╔══

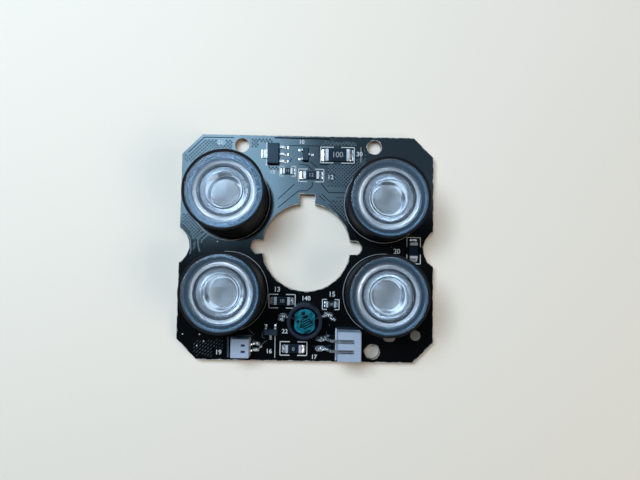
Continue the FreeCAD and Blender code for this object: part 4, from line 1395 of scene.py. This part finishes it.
# Joints at leads: place, run, width and rise, or place and run alone. Drops: place, length, width, turn
# and rise.
LEAD_JOINTS = (
    (-5.0, 18.0, 0.85, 0.62, 0.32),
    (-5.0, 19.5, 0.85, 0.62, 0.32),
    (-5.0, 21.0, 0.85, 0.62, 0.32),
    (-9.35, 19.5, -0.5, 1.75, 0.32),
    (-1.71, 18.55, -0.32, 0.46, 0.14),
    (-1.71, 20.45, -0.32, 0.46, 0.14),
    (0.79, 19.5, 0.32, 0.46, 0.14),
)
SWITCH_JOINTS = ((-7.95, -16.4, 0.32), (-6.05, -16.4, 0.32), (-7.0, -18.9, -0.32))
DROPS = (
    (3.25, -20.85, 2.2, 1.3, 2.0, 0.62),
    (3.25, -18.85, 2.2, 1.3, -4.0, 0.62),
    (-9.9, -21.32, 1.35, 0.8, 0.0, 0.42),
    (-9.75, -20.0, 1.3, 0.85, -20.0, 0.5),
    (-4.5, -14.35, 1.95, 1.15, 8.0, 0.7),
    (4.85, -13.95, 2.1, 1.2, -8.0, 0.7),
    (-4.9, -15.1, 1.5, 0.7, -10.0, 0.35),
    (5.75, -14.8, 1.5, 0.75, -12.0, 0.35),
    (4.55, -18.3, 1.1, 0.6, 14.0, 0.3),
    (-9.0, -20.7, 0.8, 0.5, 35.0, 0.25),
)
WORN_PAD = (17.45, -18.15, 2.5, 2.2, 0.0, 0.1)
PAD_RUN = {"sense": 0.85, "bias": 0.8, "trim": 0.45, "gate": 0.8, "cell": 0.45, "feed": 0.8, "edge": 0.8}
JOINT_OVERLAP = 0.01
LEAD_FOOT = 0.04
DROP_FOOT = 0.02
PAD_FOOT = 0.01
SWITCH_LEAD_WIDTH = 0.46
SWITCH_LEAD_RISE = 0.14
CHIP_JOINT_SHARE = 0.98
DROP_LUMPS = 0.07
DROP_LEAN = 0.16


def solder_fillet(start, along, width, rise, foot, phase):
    """Solder that leans on a face: at the share u of its run and v across, its height is
    foot + (rise - foot) (1 - u)^2.2 (1 - 0.3 v^4), with ripples of a fiftieth of a millimetre, and it
    narrows by 14 percent towards its end as u^4."""
    u = np.linspace(0, 1, 12)[:, None]
    v = np.linspace(-1, 1, 15)[None, :]
    start = np.asarray(start, float)
    along = np.asarray(along, float)
    across = np.array([-along[1], along[0]]) / np.linalg.norm(along) * width / 2
    half = 1 - 0.14 * u**4
    height = foot + (rise - foot) * (1 - u) ** 2.2 * (1 - 0.3 * v**4)
    height = height + 0.02 * np.sin(7 * u + 5 * v + phase) * np.sin(math.pi * u)
    plan = start + u[..., None] * along + (half * v)[..., None] * across
    top = np.concatenate([plan, (BOARD_TOP + height)[..., None]], axis=-1)
    corners = plan[:, [-1, 0]]
    base = np.concatenate([corners, np.full((*corners.shape[:2], 1), LAID_LEVEL)], axis=-1)
    return carried(np.concatenate([top, base], axis=1))


def chip_joints(part, settings):
    """The two fillets at the ends of a chip resistor, along its longer side."""
    low, high = node_box(part + "_resistor_caps")
    size = high - low
    axis = 0 if size[0] > size[1] else 1
    width = size[1 - axis] * CHIP_JOINT_SHARE
    joints = []
    for side in (-1.0, 1.0):
        start = ((low + high) / 2)[:2]
        start[axis] += side * (size[axis] / 2 - JOINT_OVERLAP)
        along = np.zeros(2)
        along[axis] = side * PAD_RUN[part]
        rise, foot = settings.solder_rise, settings.solder_foot
        joints.append(solder_fillet(start, along, width, rise, foot, phase=start[0]))
    return joints


def lead_joint(x, y, run, width, rise, upright=False):
    """The fillet at the end of a lead, which runs across the board or up it."""
    overlap = math.copysign(JOINT_OVERLAP, run)
    if upright:
        return solder_fillet((x, y - overlap), (0.0, run), width, rise, LEAD_FOOT, phase=x)
    return solder_fillet((x - overlap, y), (run, 0.0), width, rise, LEAD_FOOT, phase=y)


class ILLUMINATOR_OT_solder(bpy.types.Operator):
    """Forms the solder at the parts and pads, and finishes the tinned pad"""

    bl_idname = "illuminator.solder"
    bl_label = "Solder"

    def execute(self, context):
        settings = context.scene.illuminator_parts
        solder = new_finish(
            "flowed_solder",
            shades(settings.solder_colour, 0.8, 1.0),
            (0.1, 0.3),
            drift=900.0,
            grain=1300.0,
            relief=0.04,
            metal=(0.7, 1.0),
        )
        shapes = []
        for part in RESISTORS:
            shapes.extend(chip_joints(part, settings))
        shapes.extend(lead_joint(*joint) for joint in LEAD_JOINTS)
        for x, y, run in SWITCH_JOINTS:
            shapes.append(lead_joint(x, y, run, SWITCH_LEAD_WIDTH, SWITCH_LEAD_RISE, upright=True))
        for x, y, length, width, turn, rise in DROPS:
            size = (length, width, turn, LAID_LEVEL, BOARD_TOP + DROP_FOOT, rise)
            shapes.append(drop((x, y), *size, lumps=DROP_LUMPS, phase=x, lean=DROP_LEAN))
        show_closed("solder_flow", shapes, solder, ["solder_joints"], sharp=60.0)
        tin = new_finish("dull_tin", shades(DULL_TIN, 1.0, 1.5), (0.5, 0.65), relief=0.003, Metallic=0.5)
        finish_node("test_pad", tin)
        x, y, length, width, turn, rise = WORN_PAD
        pad = drop((x, y), length, width, turn, LAID_LEVEL, BOARD_TOP + PAD_FOOT, rise)
        show_closed("worn_pad", [pad], tin)
        return {"FINISHED"}


# The camera stands over the board, turned by three angles. The lamps hang flat; each strip has its
# limits along the board and across it, and its share of the lamp's level.
CAMERA_DISTANCE = 108.5
CAMERA_OFFSET = (2.86, 1.5)
CAMERA_TURN = (-3.57, 0.09, -1.01)
CAMERA_LENS = 29.25
CAMERA_SENSOR = 36.0
CAMERA_NEAR = 5.0
LAMP_HEIGHT = 420.0
WINDOW_STRIPS = (
    (-330.0, -175.0, 42.0, 300.0, 1.0),
    (-175.0, -130.0, 42.0, 300.0, 0.5),
    (-130.0, -79.0, 42.0, 300.0, 0.9),
    (-79.0, -38.0, 42.0, 300.0, 0.68),
    (-38.0, -14.0, 46.0, 300.0, 0.4),
    (-14.0, 12.0, 92.0, 300.0, 0.13),
    (-14.0, 30.0, 50.0, 92.0, 0.26),
    (12.0, 170.0, 92.0, 300.0, 0.055),
    (30.0, 170.0, 62.0, 92.0, 0.07),
)
ROOM_STRIP = (300.0, 800.0, -500.0, 0.0, 1.0)
FLOOR_RADIUS = 700.0
BACKDROP_RADIUS = 260.0
FLOOR_LEVEL = -0.02


class ILLUMINATOR_OT_stage(bpy.types.Operator):
    """Sets the floor, the lamps, the world and the camera"""

    bl_idname = "illuminator.stage"
    bl_label = "Stage"

    def execute(self, context):
        settings = context.scene.illuminator_stage
        self.make_floor(context, settings)
        self.make_light(context, settings)
        self.make_camera(context)
        context.scene.view_settings.view_transform = "Standard"
        return {"FINISHED"}

    def make_floor(self, context, settings):
        """A flat disc that turns up into a round backdrop along a quarter circle."""
        angle = np.linspace(0, math.pi / 2, 24)
        radius = FLOOR_RADIUS + BACKDROP_RADIUS * np.sin(angle)
        level = BACKDROP_RADIUS * (1 - np.cos(angle)) + FLOOR_LEVEL
        profile = np.concatenate([[(0.0, FLOOR_LEVEL)], np.stack([radius, level], axis=1)])
        mesh = make_mesh("floor", *turned(profile, steps=96))
        close_shell(mesh, closed=False)
        mesh.shade_smooth()
        floor = bpy.data.objects.new("floor", mesh)
        context.scene.collection.objects.link(floor)
        pale = shades(settings.floor_colour, 0.97, 1.0)
        mesh.materials.append(new_finish("pale_floor", pale, (0.6, 0.7), drift=8.0, relief=0.0))

    def make_light(self, context, settings):
        """A soft lamp in strips on one side, a warm one on the other and an even light."""
        for strip in WINDOW_STRIPS:
            self.hang_lamp(context, "window", strip, settings.panel_level, settings.panel_colour)
        self.hang_lamp(context, "room", ROOM_STRIP, settings.room_level, settings.room_colour)
        world = bpy.data.worlds.new("even_light")
        world.use_nodes = True
        background = world.node_tree.nodes["Background"].inputs
        background["Color"].default_value = (*settings.world_colour, 1.0)
        background["Strength"].default_value = settings.world_strength
        context.scene.world = world

    def hang_lamp(self, context, name, strip, level, colour):
        """Hangs a flat lamp over an area x0 to x1 and y0 to y1, at a share of a level. An area lamp's
        brightness is a quarter of its power over its area."""
        x0, x1, y0, y1, share = strip
        lamp = bpy.data.lights.new(name, "AREA")
        lamp.shape = "RECTANGLE"
        lamp.size = (x1 - x0) * MM
        lamp.size_y = (y1 - y0) * MM
        lamp.energy = 4 * lamp.size * lamp.size_y * level * share
        lamp.color = colour
        panel = bpy.data.objects.new(name, lamp)
        panel.location = Vector(((x0 + x1) / 2, (y0 + y1) / 2, LAMP_HEIGHT)) * MM
        context.scene.collection.objects.link(panel)

    def make_camera(self, context):
        """A camera that looks down at the board: its place is the turned offset and distance."""
        data = bpy.data.cameras.new("camera")
        data.sensor_width = CAMERA_SENSOR
        data.lens = CAMERA_LENS
        data.clip_start = CAMERA_NEAR * MM
        camera = bpy.data.objects.new("camera", data)
        turn = Euler([math.radians(angle) for angle in CAMERA_TURN], "XYZ").to_matrix().transposed()
        place = turn @ Vector((*CAMERA_OFFSET, CAMERA_DISTANCE)) + Vector((0.0, 0.0, BOARD_TOP))
        camera.matrix_world = Matrix.Translation(place * MM) @ turn.to_4x4()
        context.scene.collection.objects.link(camera)
        context.scene.camera = camera


OPERATORS = (
    ILLUMINATOR_OT_stage,
    ILLUMINATOR_OT_board,
    ILLUMINATOR_OT_printing,
    ILLUMINATOR_OT_holders,
    ILLUMINATOR_OT_lenses,
    ILLUMINATOR_OT_emitters,
    ILLUMINATOR_OT_packages,
    ILLUMINATOR_OT_resistors,
    ILLUMINATOR_OT_sensor,
    ILLUMINATOR_OT_connectors,
    ILLUMINATOR_OT_solder,
)
SETTINGS = (
    ("illuminator_board", BoardSettings),
    ("illuminator_lens", LensSettings),
    ("illuminator_parts", PartSettings),
    ("illuminator_stage", StageSettings),
)


class ILLUMINATOR_PT_panel(bpy.types.Panel):
    """Lists the steps and their settings"""

    bl_idname = "ILLUMINATOR_PT_panel"
    bl_label = "Illuminator"
    bl_space_type = "VIEW_3D"
    bl_region_type = "UI"
    bl_category = "Illuminator"

    def draw(self, context):
        for name, group in SETTINGS:
            box = self.layout.box()
            for setting in group.__annotations__:
                box.prop(getattr(context.scene, name), setting)
        for operator in OPERATORS:
            self.layout.operator(operator.bl_idname)


def register():
    for name, group in SETTINGS:
        bpy.utils.register_class(group)
        setattr(bpy.types.Scene, name, PointerProperty(type=group))
    for operator in OPERATORS:
        bpy.utils.register_class(operator)
    bpy.utils.register_class(ILLUMINATOR_PT_panel)


def unregister():
    bpy.utils.unregister_class(ILLUMINATOR_PT_panel)
    for operator in reversed(OPERATORS):
        bpy.utils.unregister_class(operator)
    for name, group in reversed(SETTINGS):
        delattr(bpy.types.Scene, name)
        bpy.utils.unregister_class(group)


def main():
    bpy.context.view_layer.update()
    register()
    for operator in OPERATORS:
        group, name = operator.bl_idname.split(".")
        getattr(getattr(bpy.ops, group), name)()


if __name__ == "__main__":
    main()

╚══

What are the exact lines from the beginning of the material through the line containing "DROP_LEAN = 0.16"? Write out those lines alone.

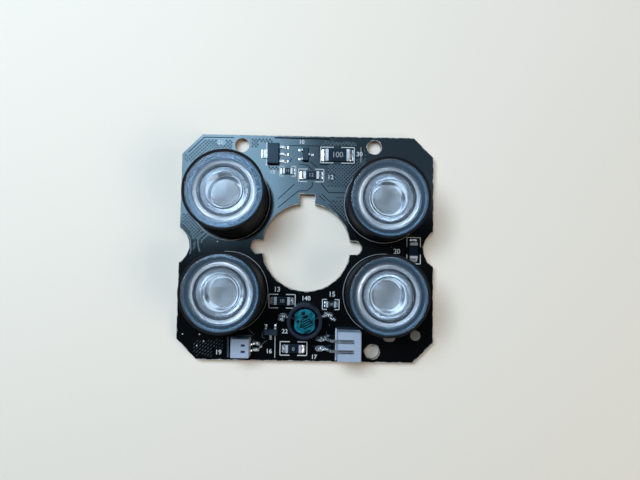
Continue the FreeCAD and Blender code for this object: part 4, from line 1395 of scene.py. This part finishes it.
# Joints at leads: place, run, width and rise, or place and run alone. Drops: place, length, width, turn
# and rise.
LEAD_JOINTS = (
    (-5.0, 18.0, 0.85, 0.62, 0.32),
    (-5.0, 19.5, 0.85, 0.62, 0.32),
    (-5.0, 21.0, 0.85, 0.62, 0.32),
    (-9.35, 19.5, -0.5, 1.75, 0.32),
    (-1.71, 18.55, -0.32, 0.46, 0.14),
    (-1.71, 20.45, -0.32, 0.46, 0.14),
    (0.79, 19.5, 0.32, 0.46, 0.14),
)
SWITCH_JOINTS = ((-7.95, -16.4, 0.32), (-6.05, -16.4, 0.32), (-7.0, -18.9, -0.32))
DROPS = (
    (3.25, -20.85, 2.2, 1.3, 2.0, 0.62),
    (3.25, -18.85, 2.2, 1.3, -4.0, 0.62),
    (-9.9, -21.32, 1.35, 0.8, 0.0, 0.42),
    (-9.75, -20.0, 1.3, 0.85, -20.0, 0.5),
    (-4.5, -14.35, 1.95, 1.15, 8.0, 0.7),
    (4.85, -13.95, 2.1, 1.2, -8.0, 0.7),
    (-4.9, -15.1, 1.5, 0.7, -10.0, 0.35),
    (5.75, -14.8, 1.5, 0.75, -12.0, 0.35),
    (4.55, -18.3, 1.1, 0.6, 14.0, 0.3),
    (-9.0, -20.7, 0.8, 0.5, 35.0, 0.25),
)
WORN_PAD = (17.45, -18.15, 2.5, 2.2, 0.0, 0.1)
PAD_RUN = {"sense": 0.85, "bias": 0.8, "trim": 0.45, "gate": 0.8, "cell": 0.45, "feed": 0.8, "edge": 0.8}
JOINT_OVERLAP = 0.01
LEAD_FOOT = 0.04
DROP_FOOT = 0.02
PAD_FOOT = 0.01
SWITCH_LEAD_WIDTH = 0.46
SWITCH_LEAD_RISE = 0.14
CHIP_JOINT_SHARE = 0.98
DROP_LUMPS = 0.07
DROP_LEAN = 0.16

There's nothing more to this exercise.